# Objective
Within the material below, locate the line with "The three.js and" and the line with "cad_parts[node].hide_render = cad_parts[node].hide_viewport", then return those two lines and all lines between them, exactly as written.

# The input
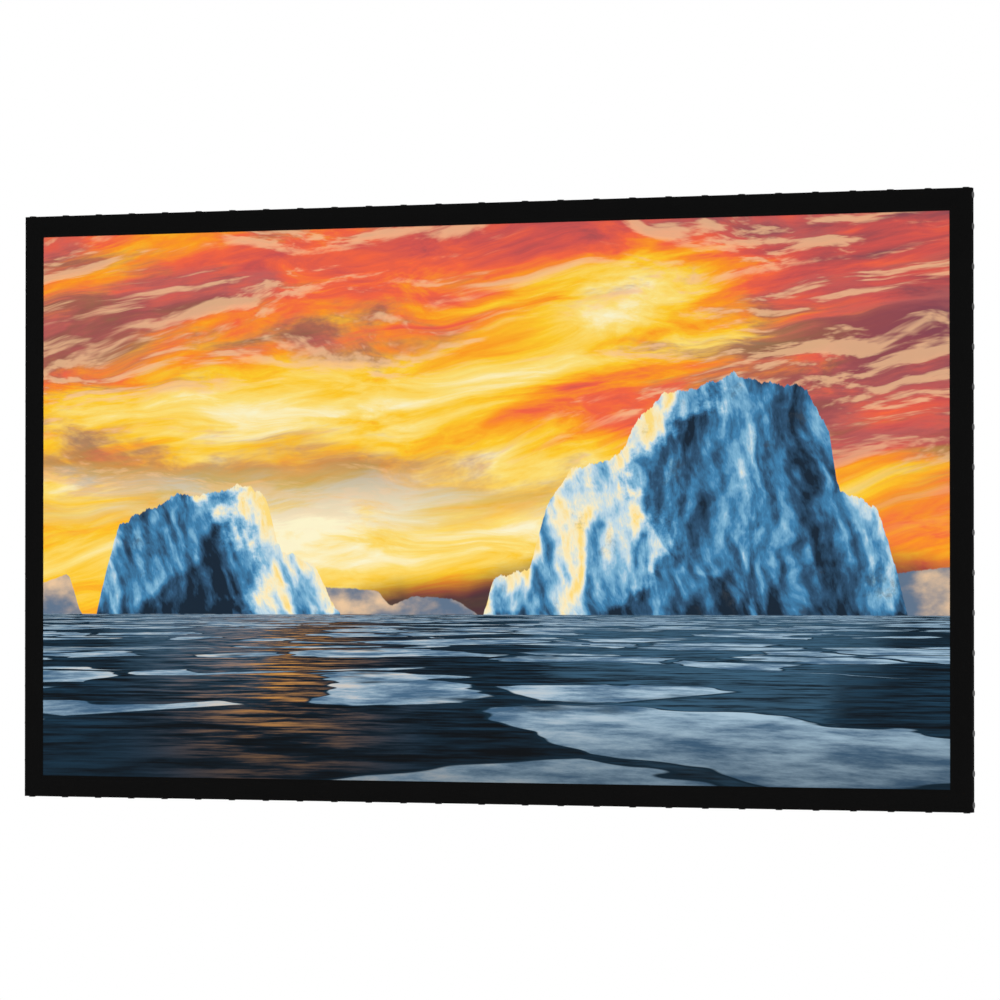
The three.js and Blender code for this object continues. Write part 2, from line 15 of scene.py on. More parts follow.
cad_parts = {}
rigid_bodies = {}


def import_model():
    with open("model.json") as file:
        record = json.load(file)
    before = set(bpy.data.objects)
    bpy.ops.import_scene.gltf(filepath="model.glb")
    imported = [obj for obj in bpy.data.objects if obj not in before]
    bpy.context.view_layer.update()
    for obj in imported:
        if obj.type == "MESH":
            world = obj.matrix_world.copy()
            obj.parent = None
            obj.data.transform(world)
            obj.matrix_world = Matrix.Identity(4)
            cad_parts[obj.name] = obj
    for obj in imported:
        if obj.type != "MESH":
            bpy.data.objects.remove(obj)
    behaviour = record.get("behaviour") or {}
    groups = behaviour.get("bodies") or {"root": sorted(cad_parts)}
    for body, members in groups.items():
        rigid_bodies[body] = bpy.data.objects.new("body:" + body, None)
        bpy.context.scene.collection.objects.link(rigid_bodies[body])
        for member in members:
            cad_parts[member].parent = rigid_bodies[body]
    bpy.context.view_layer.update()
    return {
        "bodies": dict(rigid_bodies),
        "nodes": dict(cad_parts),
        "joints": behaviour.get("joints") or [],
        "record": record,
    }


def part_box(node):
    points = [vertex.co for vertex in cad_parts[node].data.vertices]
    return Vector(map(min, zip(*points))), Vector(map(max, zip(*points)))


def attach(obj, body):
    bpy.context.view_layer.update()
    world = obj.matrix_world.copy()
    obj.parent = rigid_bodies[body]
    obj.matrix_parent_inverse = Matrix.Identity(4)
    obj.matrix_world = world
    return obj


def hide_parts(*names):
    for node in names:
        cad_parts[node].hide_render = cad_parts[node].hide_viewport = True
* * *
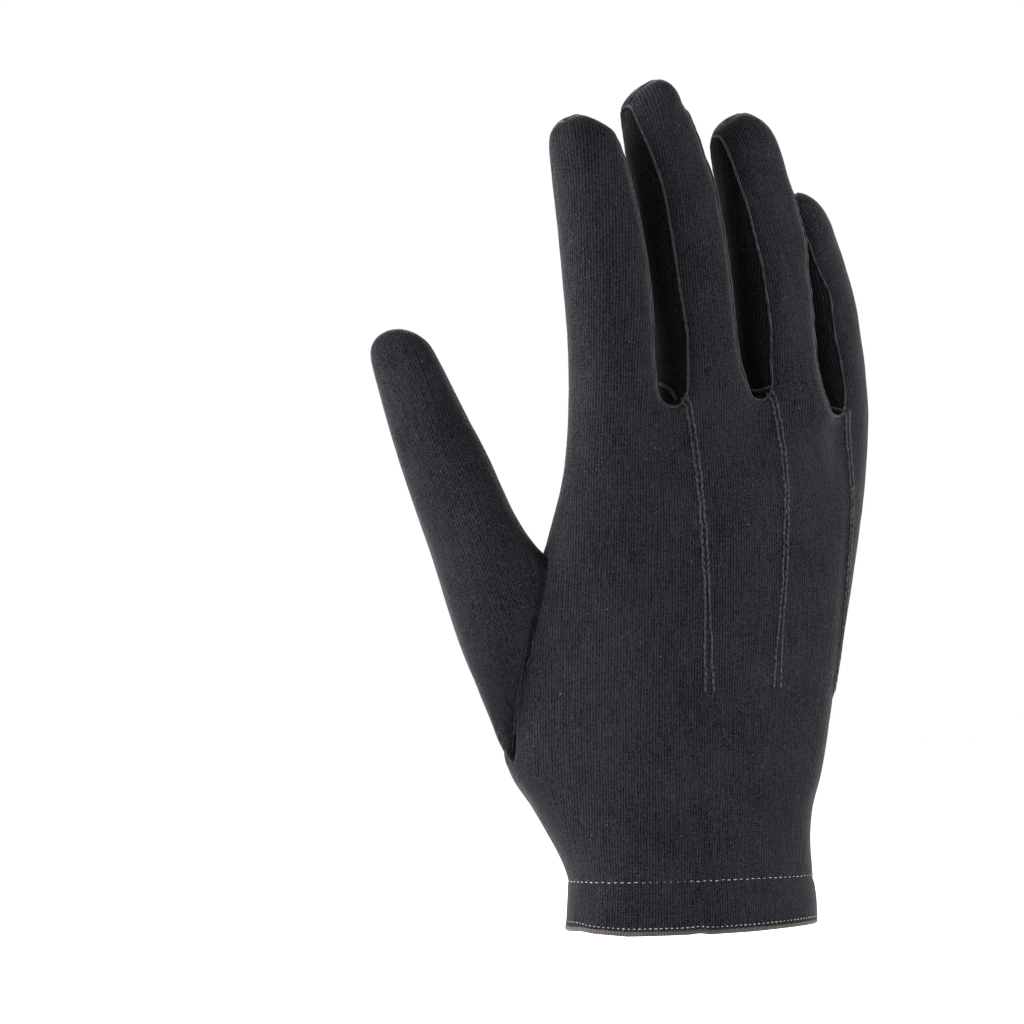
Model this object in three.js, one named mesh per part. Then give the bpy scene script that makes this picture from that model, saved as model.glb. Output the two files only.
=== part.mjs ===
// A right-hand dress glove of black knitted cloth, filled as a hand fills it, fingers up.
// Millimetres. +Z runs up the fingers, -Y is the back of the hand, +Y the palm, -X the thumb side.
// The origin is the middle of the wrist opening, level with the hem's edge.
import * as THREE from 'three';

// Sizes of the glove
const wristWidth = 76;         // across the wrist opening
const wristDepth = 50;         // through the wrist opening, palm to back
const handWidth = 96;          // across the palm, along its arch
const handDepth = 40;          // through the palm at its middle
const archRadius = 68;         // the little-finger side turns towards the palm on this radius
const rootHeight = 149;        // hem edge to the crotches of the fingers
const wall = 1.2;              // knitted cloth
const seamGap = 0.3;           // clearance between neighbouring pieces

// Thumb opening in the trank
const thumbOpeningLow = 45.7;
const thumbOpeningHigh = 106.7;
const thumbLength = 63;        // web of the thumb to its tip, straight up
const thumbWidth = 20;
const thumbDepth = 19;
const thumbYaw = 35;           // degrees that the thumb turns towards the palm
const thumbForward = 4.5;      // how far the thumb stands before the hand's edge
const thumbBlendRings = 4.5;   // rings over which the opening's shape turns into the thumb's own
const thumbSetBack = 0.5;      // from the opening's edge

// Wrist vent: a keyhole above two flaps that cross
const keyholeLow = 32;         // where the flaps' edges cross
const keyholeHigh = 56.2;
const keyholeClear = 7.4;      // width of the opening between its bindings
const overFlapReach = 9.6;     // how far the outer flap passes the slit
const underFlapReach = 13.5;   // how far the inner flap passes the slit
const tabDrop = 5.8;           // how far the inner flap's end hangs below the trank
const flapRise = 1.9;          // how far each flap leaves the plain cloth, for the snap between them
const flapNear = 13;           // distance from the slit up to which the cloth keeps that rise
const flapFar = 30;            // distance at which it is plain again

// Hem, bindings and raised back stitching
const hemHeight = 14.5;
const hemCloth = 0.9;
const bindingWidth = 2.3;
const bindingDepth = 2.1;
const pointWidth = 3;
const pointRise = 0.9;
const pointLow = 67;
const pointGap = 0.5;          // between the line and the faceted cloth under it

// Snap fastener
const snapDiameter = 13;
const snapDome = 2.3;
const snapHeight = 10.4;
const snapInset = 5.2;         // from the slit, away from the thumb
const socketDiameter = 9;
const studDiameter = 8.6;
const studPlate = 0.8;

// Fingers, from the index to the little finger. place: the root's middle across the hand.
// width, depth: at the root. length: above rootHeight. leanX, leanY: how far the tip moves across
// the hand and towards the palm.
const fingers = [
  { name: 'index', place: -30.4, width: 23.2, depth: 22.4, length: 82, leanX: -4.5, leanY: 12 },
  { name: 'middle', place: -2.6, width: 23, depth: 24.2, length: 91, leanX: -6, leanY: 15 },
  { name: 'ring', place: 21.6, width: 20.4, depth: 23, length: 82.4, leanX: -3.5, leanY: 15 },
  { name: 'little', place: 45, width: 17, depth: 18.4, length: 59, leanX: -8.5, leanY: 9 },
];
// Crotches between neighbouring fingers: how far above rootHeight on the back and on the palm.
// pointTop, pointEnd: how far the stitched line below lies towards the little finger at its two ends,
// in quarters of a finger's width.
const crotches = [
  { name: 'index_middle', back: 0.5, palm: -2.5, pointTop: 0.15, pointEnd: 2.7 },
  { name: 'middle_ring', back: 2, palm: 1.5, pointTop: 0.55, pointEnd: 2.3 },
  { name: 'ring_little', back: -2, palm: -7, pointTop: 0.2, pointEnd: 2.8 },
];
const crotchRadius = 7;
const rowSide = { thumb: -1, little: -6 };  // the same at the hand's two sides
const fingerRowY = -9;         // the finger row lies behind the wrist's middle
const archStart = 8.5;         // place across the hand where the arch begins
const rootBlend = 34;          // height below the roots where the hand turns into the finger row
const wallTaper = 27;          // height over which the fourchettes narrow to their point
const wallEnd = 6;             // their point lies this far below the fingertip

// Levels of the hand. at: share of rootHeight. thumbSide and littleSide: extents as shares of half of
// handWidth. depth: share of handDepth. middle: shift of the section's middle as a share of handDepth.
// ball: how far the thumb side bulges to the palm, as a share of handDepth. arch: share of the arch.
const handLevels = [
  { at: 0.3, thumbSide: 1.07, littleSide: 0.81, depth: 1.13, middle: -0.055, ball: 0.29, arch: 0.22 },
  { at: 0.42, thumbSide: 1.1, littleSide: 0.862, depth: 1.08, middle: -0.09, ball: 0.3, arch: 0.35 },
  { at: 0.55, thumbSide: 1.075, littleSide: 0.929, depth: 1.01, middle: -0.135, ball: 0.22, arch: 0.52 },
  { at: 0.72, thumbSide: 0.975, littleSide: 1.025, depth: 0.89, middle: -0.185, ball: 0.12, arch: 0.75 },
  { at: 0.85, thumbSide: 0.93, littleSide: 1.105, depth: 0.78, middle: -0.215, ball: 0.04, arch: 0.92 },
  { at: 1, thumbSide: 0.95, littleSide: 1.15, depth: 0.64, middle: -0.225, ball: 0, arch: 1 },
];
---
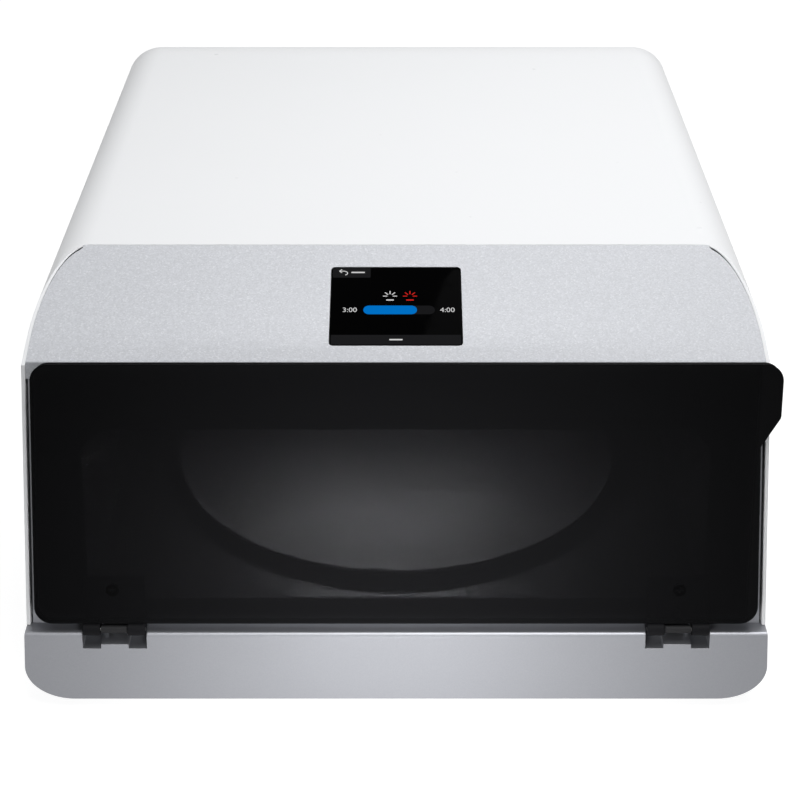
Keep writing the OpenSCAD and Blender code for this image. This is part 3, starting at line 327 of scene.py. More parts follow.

# Final result
The three.js and Blender code for this object continues. Write part 2, from line 15 of scene.py on. More parts follow.
cad_parts = {}
rigid_bodies = {}


def import_model():
    with open("model.json") as file:
        record = json.load(file)
    before = set(bpy.data.objects)
    bpy.ops.import_scene.gltf(filepath="model.glb")
    imported = [obj for obj in bpy.data.objects if obj not in before]
    bpy.context.view_layer.update()
    for obj in imported:
        if obj.type == "MESH":
            world = obj.matrix_world.copy()
            obj.parent = None
            obj.data.transform(world)
            obj.matrix_world = Matrix.Identity(4)
            cad_parts[obj.name] = obj
    for obj in imported:
        if obj.type != "MESH":
            bpy.data.objects.remove(obj)
    behaviour = record.get("behaviour") or {}
    groups = behaviour.get("bodies") or {"root": sorted(cad_parts)}
    for body, members in groups.items():
        rigid_bodies[body] = bpy.data.objects.new("body:" + body, None)
        bpy.context.scene.collection.objects.link(rigid_bodies[body])
        for member in members:
            cad_parts[member].parent = rigid_bodies[body]
    bpy.context.view_layer.update()
    return {
        "bodies": dict(rigid_bodies),
        "nodes": dict(cad_parts),
        "joints": behaviour.get("joints") or [],
        "record": record,
    }


def part_box(node):
    points = [vertex.co for vertex in cad_parts[node].data.vertices]
    return Vector(map(min, zip(*points))), Vector(map(max, zip(*points)))


def attach(obj, body):
    bpy.context.view_layer.update()
    world = obj.matrix_world.copy()
    obj.parent = rigid_bodies[body]
    obj.matrix_parent_inverse = Matrix.Identity(4)
    obj.matrix_world = world
    return obj


def hide_parts(*names):
    for node in names:
        cad_parts[node].hide_render = cad_parts[node].hide_viewport = True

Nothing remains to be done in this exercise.